● **Problem to solve**: Identify every line containing the word "manifold" and reproduce each one.
====
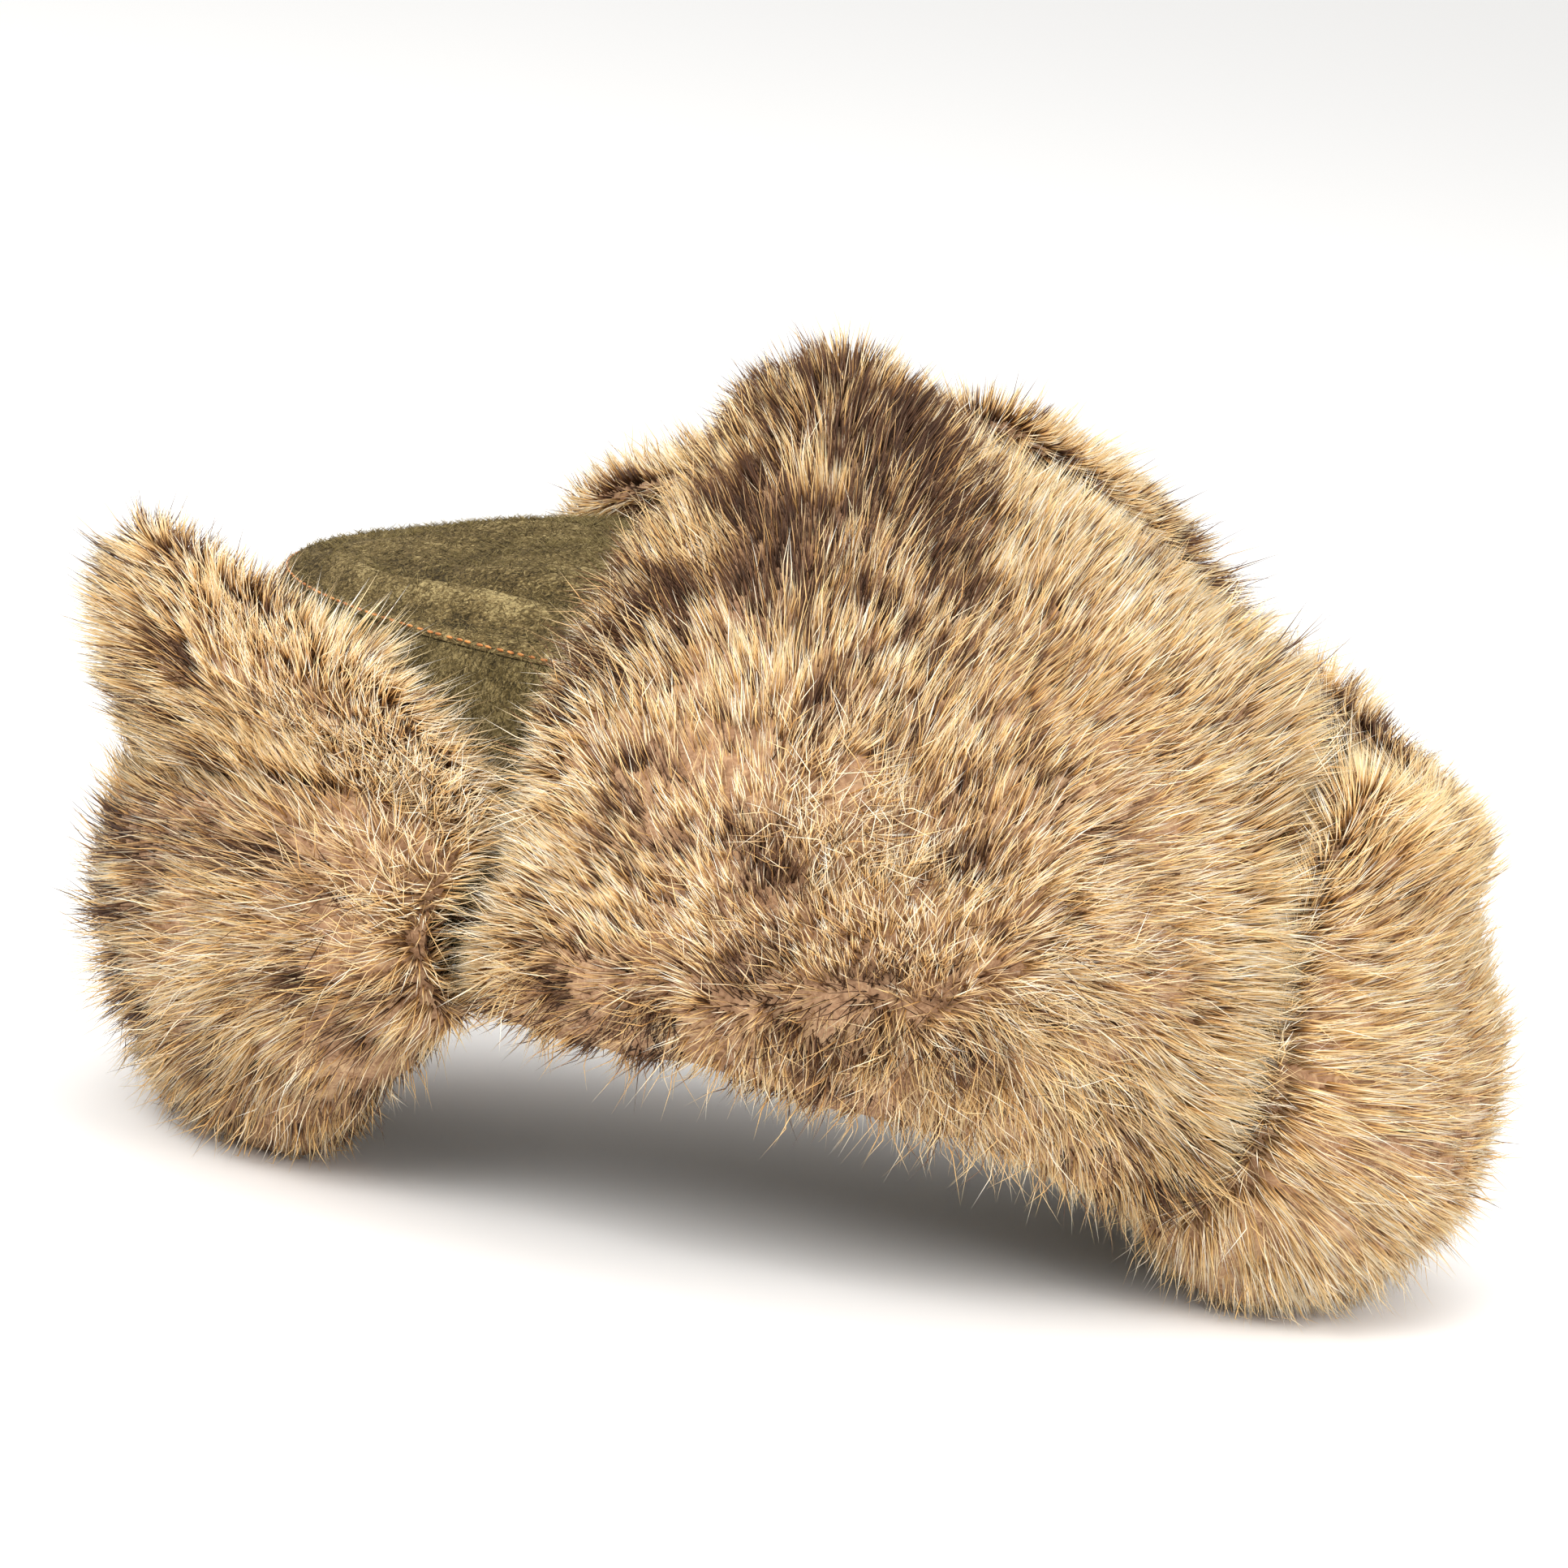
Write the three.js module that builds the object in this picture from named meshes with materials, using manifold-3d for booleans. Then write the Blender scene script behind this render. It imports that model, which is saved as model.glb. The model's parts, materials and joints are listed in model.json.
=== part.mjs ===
// Fur cap with its front, ear and neck flaps turned up. Millimetres, +Z up, front towards -X.
// The wearer's left side is towards -Y. The cap stands on the fur of its front and neck flaps.

import * as THREE from 'three';
import { mergeVertices } from 'three/addons/utils/BufferGeometryUtils.js';
import Module from 'manifold-3d';

const wasm = await Module();
wasm.setup();

// Driving sizes
const CROWN_WALL = 2.5;
const BACKING_WALL = 2;
const GAP = 0.3;
const SEAM_HEIGHT = 131.5;
const HEM_ABOVE_FUR = 14;
const FUR_DEPTH = 14;
const EDGE_DEPTH = 6;
const FUR_LUMP = 1.6;
const CROWN_COLUMNS = 40;
const CROWN_ROWS = 6;
const FLAP_COLUMNS = 11;

// Colours of the wool, its thread-brown backing, the fur and the tie
const WOOL = new THREE.MeshStandardMaterial({ color: 0x66603a, roughness: 0.95, metalness: 0 });
const BACKING = new THREE.MeshStandardMaterial({ color: 0x575231, roughness: 0.95, metalness: 0 });
const FUR = new THREE.MeshStandardMaterial({ color: 0xb8935f, roughness: 0.8, metalness: 0 });
const TIE = new THREE.MeshStandardMaterial({ color: 0x3d3828, roughness: 0.7, metalness: 0 });

// Crown side panel: the oval's centre behind the frame's zero, half length and half width
const CROWN = [
  { z: 0, centre: 67, long: 108, wide: 82 },
  { z: 40, centre: 58, long: 111, wide: 84 },
  { z: 80, centre: 49.5, long: 113.5, wide: 85 },
  { z: 110, centre: 43, long: 115, wide: 84 },
  { z: 124, centre: 40, long: 114.5, wide: 81 },
  { z: 134, centre: 38.5, long: 110, wide: 76 },
];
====
● **Exercise response**:
Write the three.js module that builds the object in this picture from named meshes with materials, using manifold-3d for booleans. Then write the Blender scene script behind this render. It imports that model, which is saved as model.glb. The model's parts, materials and joints are listed in model.json.
import Module from 'manifold-3d';